Ellem introduced evidence of his client’s sobriety and disputed the results of the field tests, but without his expert he could not sway jurors.
At the end, he asked Bradley for a finding that there was not enough evidence to warrant conviction. Bradley denied it
Jurors found Doonan guilty. Bradley sentenced him to 48 hours in jail.
Doonan asked for a circuit court hearing.
Ellem argued to Circuit Judge George Hill that Bradley committed errors in excluding the witness, allowing the printout, and declaring the evidence sufficient.
Last year Hill upheld the conviction. He wrote that Bradley committed errors, but he declared the errors harmless.

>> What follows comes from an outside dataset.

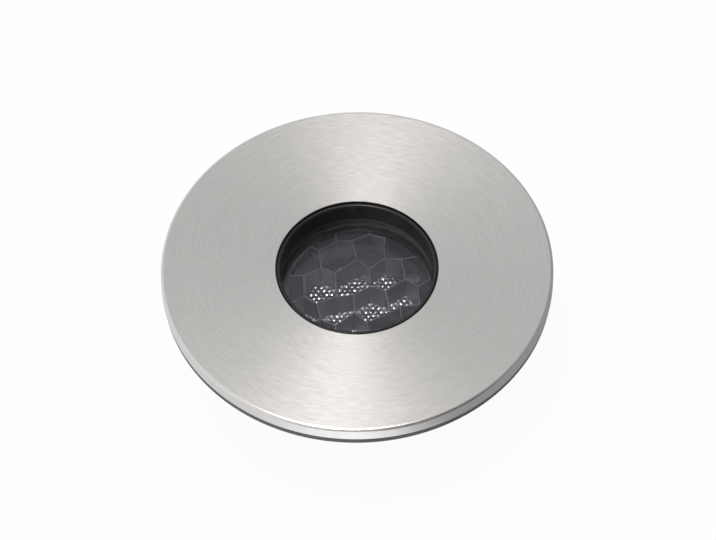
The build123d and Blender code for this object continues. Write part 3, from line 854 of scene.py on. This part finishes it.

For Doonan, Ellem sought reversal from the Supreme Court of Appeals.
In oral argument, McGraw assistants Barbara Allen and Colleen Ford conceded Doonan’s point that exclusion of his witness was reversible error.
The case then boiled down to deciding which laws and rules should apply to criminal proceedings in magistrate court.
Chief Justice Davis left no room for confusion, answering in two words: Rule 16.
The rule covers discovery and inspection in criminal procedure.
It provides that if a defendant requests disclosure and the state complies, a defendant must disclose to the state a summary of testimony it intends to use.
Davis wrote, “Prosecutors can discover a defendant’s expert witnesses only when triggered first by a defense request. Even then, the rule is not automatically reciprocal and applies only when the State makes a specific request.”
She wrote, “When a request is not made regarding an expert witness, then there is no basis to exclude the proposed expert.”
She wrote the state’s failure to respond to Doonan’s discovery request precluded a reciprocal request.
The majority also detected error in the illegible printout. Davis called the error harmless but cautioned against bringing the printout to Doonan’s new trial.
The majority opinion shook Maynard.
He wrote, “Rule 16 does not specifically provide that it applies to magistrate court proceedings, and it should not be made to do so by this Court.”
He wrote that applying Rule 16 “…is simply a bad idea because non-lawyer magistrates are not trained to handle such complex rules.”